Apple also efficiently utilises the US trademark law to protect its architectural craft and has been known to consciously protect its store’s design against infringement.
The architectural design can also be registered under the Designs Act, 2000.
The registration is governed by Section 2(d) of the Designs Act, 2000 and can be secured under classes 25-03 and 25-99. The requirements for protection under the Designs Act are pretty similar to the Copyrights Act in terms of want of originality but unlike the latter, you need to get your work mandatorily registered under the Designs Act to reap the fruits of your labour. Moreover, if a design is reproduced by any means more than 50 times, a person loses chances of protection under copyright law and only has the recourse to the Designs Act.
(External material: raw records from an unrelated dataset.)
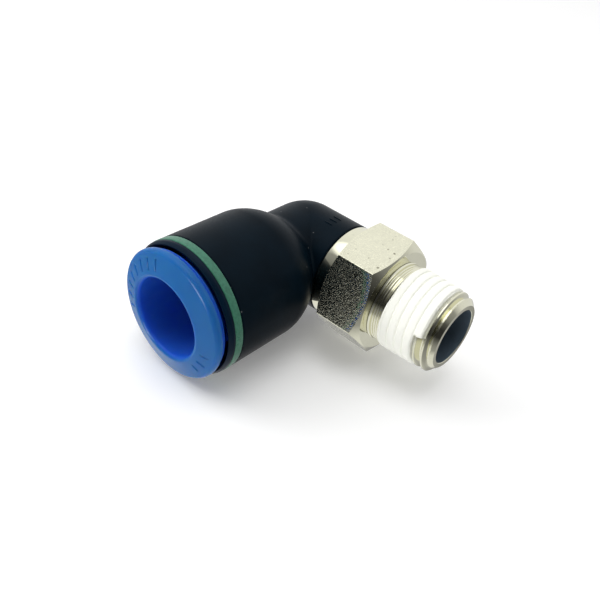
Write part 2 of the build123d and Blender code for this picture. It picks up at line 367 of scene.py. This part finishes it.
def plated(name, colour, roughness, grain, size, pits, lines=0.0, metallic=1.0, raised=False):
    """Metal, grainy or turned, with small dark pits.

    The grain has this depth and size, and lines is the depth of the tool marks.  Raised grain
    stands in separate specks on a flat ground."""
    mat, tree, shader = new_material(name)
    where = coordinates(tree)
    fine = noise(tree, where, 1 / size, 1, 0.6)
    cloud = noise(tree, where, 300, 4)
    dots = node(tree, "ShaderNodeTexVoronoi", {"Vector": where, "Scale": 900.0})
    spots = ramp(tree, dots.outputs["Distance"], (0.10, grey(1)), (0.24, grey(0)))
    patch = ramp(tree, noise(tree, where, 700, 2), (0.46, grey(0)), (0.60, grey(pits)))
    tint = ramp(tree, cloud, (0.3, tuple(c * 0.95 for c in colour)), (0.7, colour))
    worn = mix(tree, mix(tree, 1.0, spots, patch, "MULTIPLY"), tint, (0.16, 0.15, 0.10))
    tree.links.new(worn, shader.inputs["Base Color"])
    shader.inputs["Metallic"].default_value = metallic
    rough = ramp(tree, fine, (0.3, grey(roughness * 0.8)), (0.7, grey(roughness * 1.2)))
    tree.links.new(rough, shader.inputs["Roughness"])
    height = ramp(tree, fine, (0.50, grey(0)), (0.72, grey(1))) if raised else fine
    normal = bump(tree, height, grain, 1.0)
    if lines:
        stretched = node(tree, "ShaderNodeMapping", {"Vector": where, "Scale": (1, 0.02, 0.02)})
        turned = noise(tree, stretched.outputs["Vector"], 9000, 2)
        normal = bump(tree, turned, lines, 1.0, normal)
    tree.links.new(normal, shader.inputs["Normal"])
    return mat


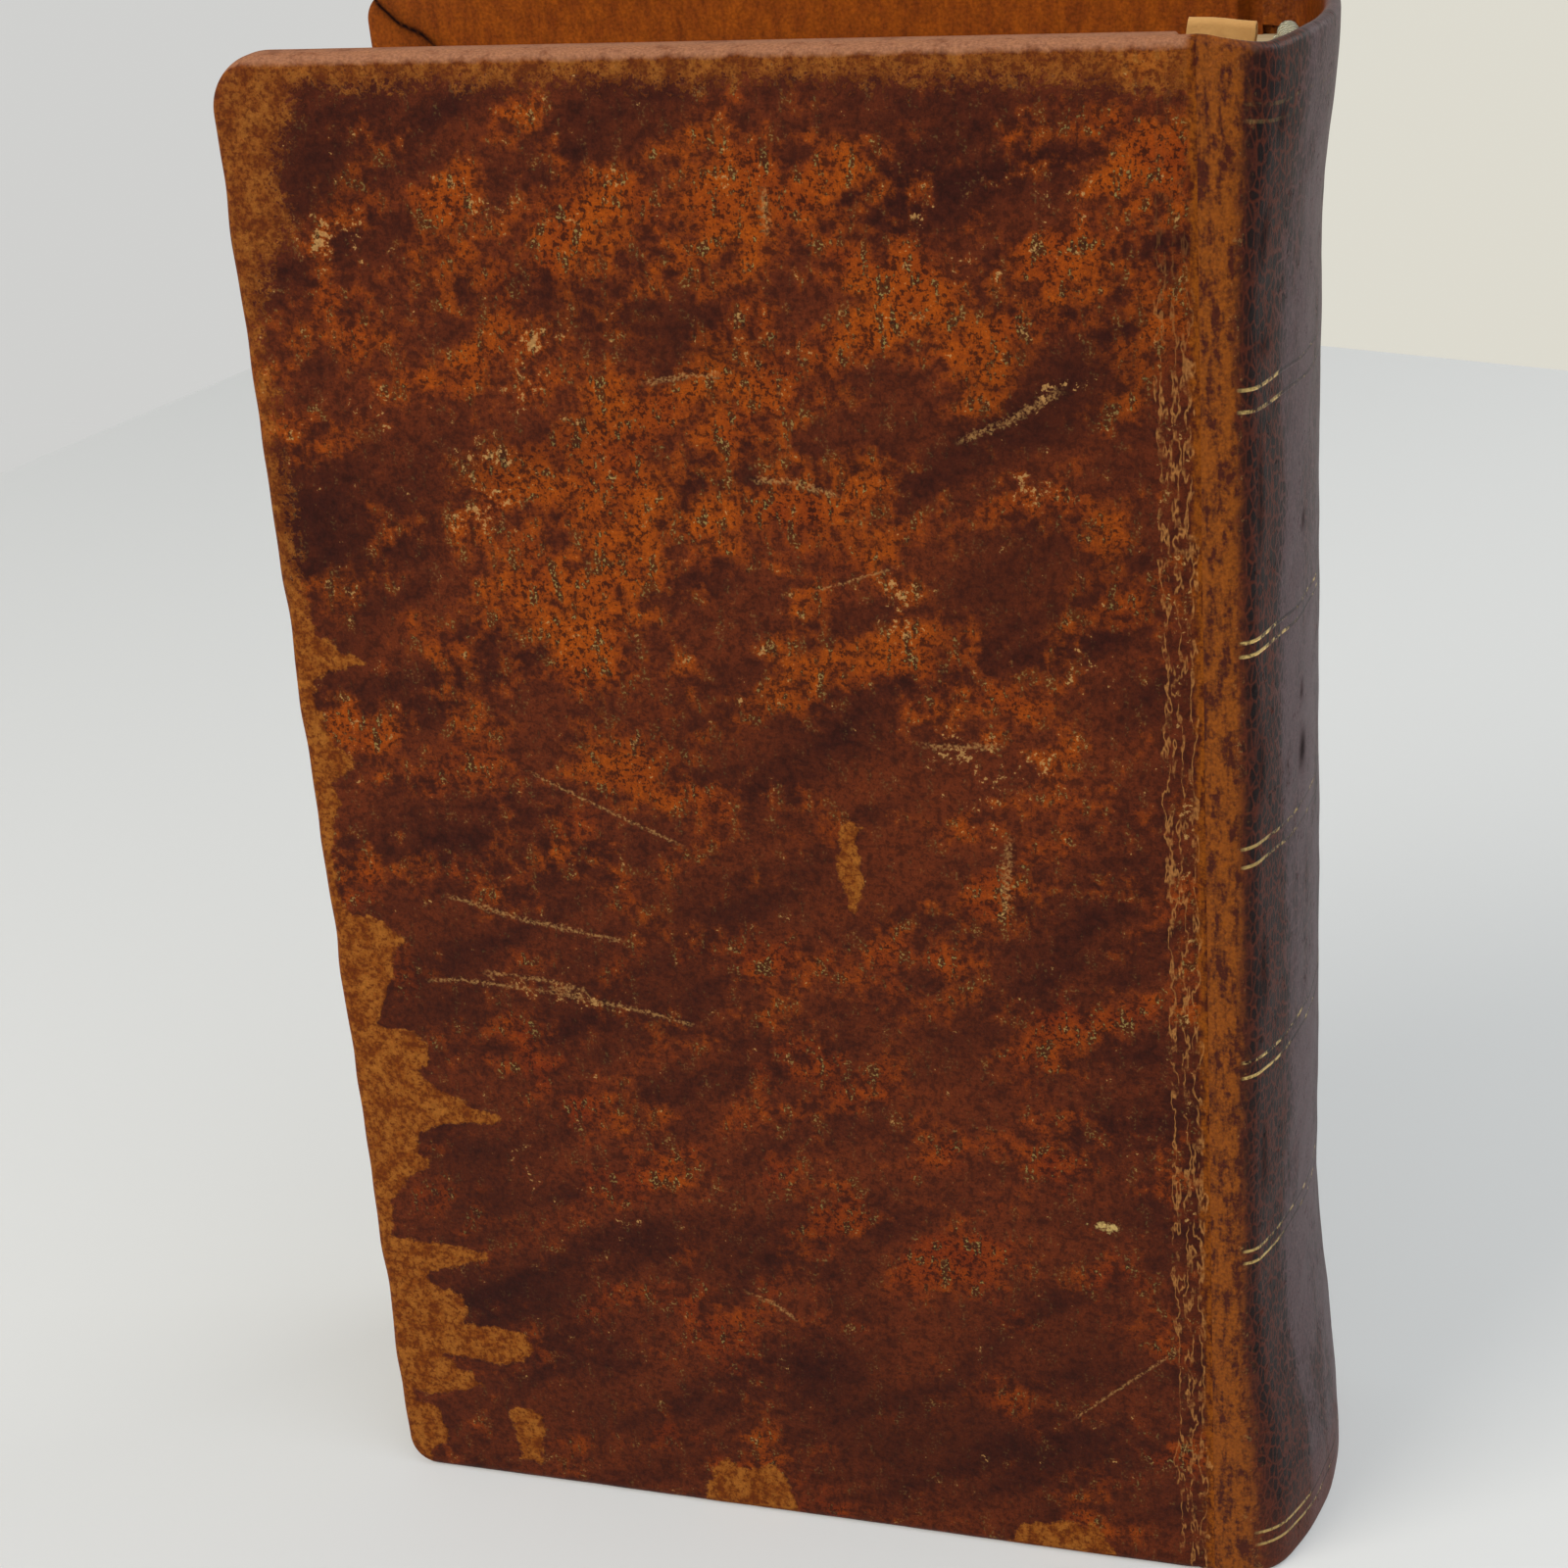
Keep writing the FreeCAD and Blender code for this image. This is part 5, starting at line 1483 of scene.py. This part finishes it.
@dataclass
class Endband:
    """Headband or tailband: a core and a bead, wound with threads of two colours."""

    shape: SpineShape
    seat_z: float
    up: float
    core: float = 2.2
    bead: float = 0.8
    setback: float = 0.75
    seat: float = 0.05
    seam: float = 0.2
    half_length: float = 14.6
    block_inset: float = 1.3
    thread: float = 0.34
    bead_thread: float = 0.8  # thickness of the bead's threads, as a share of the core's
    spacing: float = 1.02  # distance from turn to turn, in threads
    segments: int = 32

    def path(self, name: str, inset: float, diameter: float) -> bpy.types.Object:
        """Curve along the middle of the core or of the bead.

        Args:
            name: Name of the curve.
            inset: Depth of its middle below the surface of the spine.
            diameter: Of the core or bead, which seats it on the leaves.

        Returns:
            The curve.
        """
        radius = self.shape.radius - inset
        centre_x = self.shape.crown_x - self.shape.radius
        swing = math.asin(self.half_length / radius)
        z = self.seat_z + self.up * (self.seat + diameter / 2)
        curve = bpy.data.curves.new(name, "CURVE")
        curve.dimensions = "3D"
        spline = curve.splines.new("POLY")
        spline.points.add(self.segments)
        for i, point in enumerate(spline.points):
            angle = -swing + 2 * swing * i / self.segments
            x, y = centre_x + radius * math.cos(angle), radius * math.sin(angle)
            point.co = (x * MM, y * MM, z * MM, 1.0)
        return put(name, curve)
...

The court in the case of Microfibres Inc. V. Girdhar& Co. & Anr., has clarified that if a person has registered a design under the Designs Act, he will forgo his copyright protection, but if the design is not yet registered under the Designs Act, it would continue to be protected under the Copyright law as long as the industrial limit of over 50 reproductions does not surpass.
Conclusion
In the words of Winston Churchill, “We shape our buildings; thereafter, they shape us”. The issue of protection of architectural designs and works is still not much discussed and talked about. Many engineers and architects are deficient in proper knowledge about intellectual property in their creations.
The design created is protected under copyright law since inception, but the creator can choose to seek further protection under Trademarks Act or Designs Act.
It’s always good to know your rights when you’re in the creative field so that you can protect your interest but even more so that you don’t accidentally infringe on somebody else’s right. It’s good to get inspired by an existing work but it’s never a good idea to copy. After all, imitation is not always the sincerest form of flattery.